> [BRIEF]: Copy out, from the entries below, each line holding the string "code".

* START INPUT ROWS *

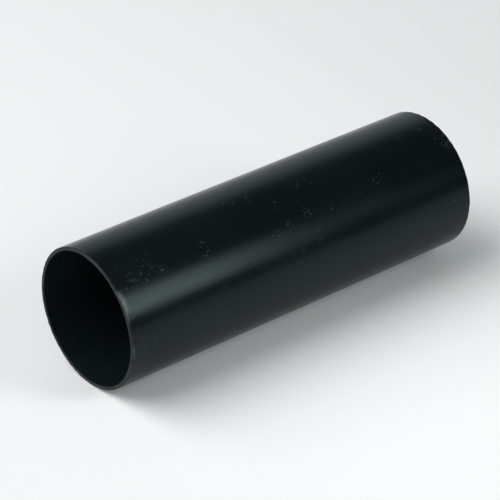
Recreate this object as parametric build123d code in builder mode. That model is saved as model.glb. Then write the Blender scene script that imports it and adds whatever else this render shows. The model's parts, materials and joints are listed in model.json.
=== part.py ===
from build123d import *
import os

# A cut length of round rainwater downpipe in rigid black PVC, lying on its side on a level floor.
#
# The pipe is one extrusion: a plain round wall of even thickness, open from end to end, with no
# socket, seam or rib.  Both ends are sawn square, and each cut has its sharp edges broken by a
# narrow chamfer, wider outside, where the end is pushed into a socket, than inside.
#
# The frame has its origin on the floor under the middle of the pipe, with +X along the pipe's
# axis and +Z up.  Every size is in millimetres.

# The pipe as it is sold, before it is cut.
outside_diameter = 68.0
wall_thickness = 1.8

# The length it is cut to, and the chamfers that break the edges of the two cuts.
cut_length = 204.0
outer_edge_chamfer = 0.4
inner_edge_chamfer = 0.25

outer_radius = outside_diameter / 2
bore_radius = outer_radius - wall_thickness

# Lying on the floor, the pipe's axis is one outer radius up.
axis_height = outer_radius
first_cut = Plane(
    origin=(-cut_length / 2, 0, axis_height), x_dir=(0, 1, 0), z_dir=(1, 0, 0)
)

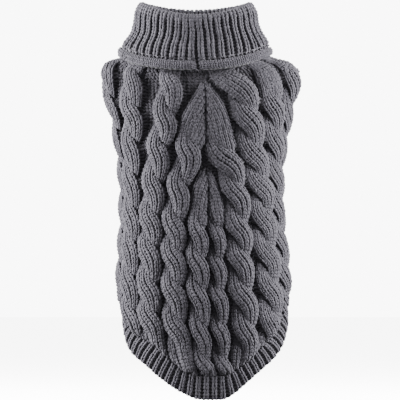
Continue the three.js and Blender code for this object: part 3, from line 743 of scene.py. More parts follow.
@dataclass
class BackPanel:
    """The cabled back, from the neck seam round to both side seams and down to the hem."""

    yarn: bpy.types.Material
    ground: bpy.types.Material
    shaded: bpy.types.Material
    grain: tuple[np.ndarray, np.ndarray]
    columns: int = 160
    rows: int = 150
    near: float = 2.4  # mm from a stitch within which the cloth keeps the cable's height
    far: float = 4.2  # mm from a stitch beyond which it lies flat
    bump_width: float = 2.5  # mm, one purl bump
    bump_height: float = 2.0
    bump_reach: float = 2.4  # mm from its middle to its ends
    leg_width: float = 2.55  # mm, one leg of a V
    leg_height: float = 2.3
    leg_reach: float = 0.7  # rows from its middle to its ends
    leg_foot: float = 0.6  # mm from the wale's middle to the leg's foot
    leg_middle: float = 1.22
    leg_top: float = 1.85
    show: float = 0.25  # mm that a stitch has to lie above its neighbours to be seen
    laid: kdtree.KDTree | None = None  # where the stitches of the cables are

    def fade(self, angle: np.ndarray, z: np.ndarray) -> np.ndarray:
        """The share of a cable's rise that is left near the seams and under the collar."""
        seam, edge = HEM["seam"](angle), collar_edge(angle)
        ends = ease(-1, 5, z - seam) * ease(NECK, NECK - 6, z)
        return ends * (0.2 + 0.8 * ease(-1, -10, z - edge))

    def height(self, angle: np.ndarray, z: np.ndarray) -> np.ndarray:
        """How far the cables stand above the plain fabric."""
        tops = [cable.top(angle, z) for cable in CABLES.values()]
        return np.maximum(np.max(tops, axis=0), 0) * self.fade(angle, z)

    def covered(self, angle: np.ndarray, z: np.ndarray) -> np.ndarray:
        """How far the cables stand above the plain fabric, sunk wherever no stitch lies near."""
        lift = self.height(angle, z)
        points = BODY.lifted(angle, z, lift).reshape(-1, 3)
        gap = np.array([self.laid.find(point)[2] for point in points]).reshape(lift.shape)
        return lift * ease(self.far, self.near, gap)

    def pleat(self, angle: np.ndarray, z: np.ndarray) -> np.ndarray:
        """How far the fabric sinks into the centre-back pleat."""
        along = ease(-20, -46, z) * ease(-120, -102, z)
        return 1.6 * along * np.maximum(0, 1 - np.abs(angle - 2.8) / 3)

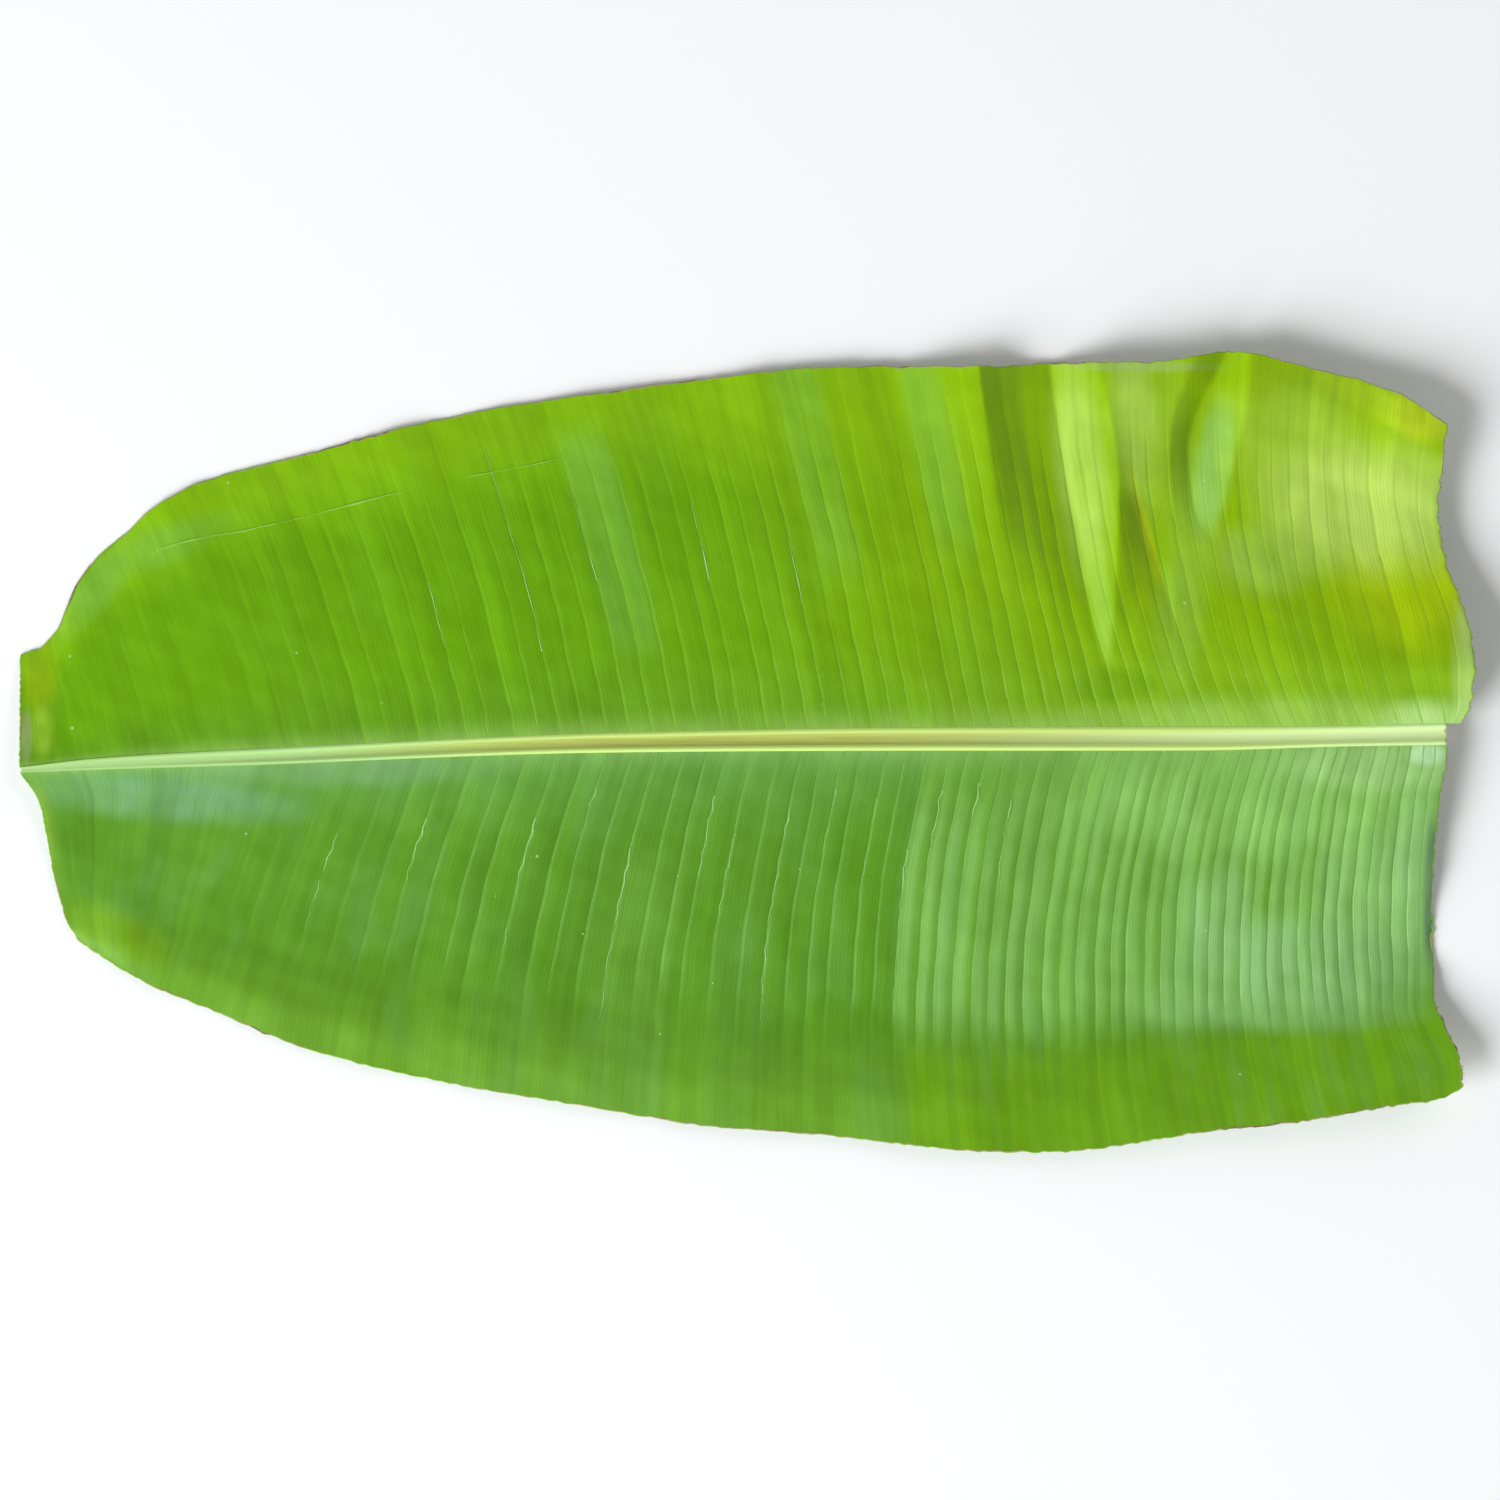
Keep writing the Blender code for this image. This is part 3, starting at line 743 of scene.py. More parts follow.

* END INPUT ROWS *

> [EXERCISE RESPONSE]:
Recreate this object as parametric build123d code in builder mode. That model is saved as model.glb. Then write the Blender scene script that imports it and adds whatever else this render shows. The model's parts, materials and joints are listed in model.json.
Continue the three.js and Blender code for this object: part 3, from line 743 of scene.py. More parts follow.
Keep writing the Blender code for this image. This is part 3, starting at line 743 of scene.py. More parts follow.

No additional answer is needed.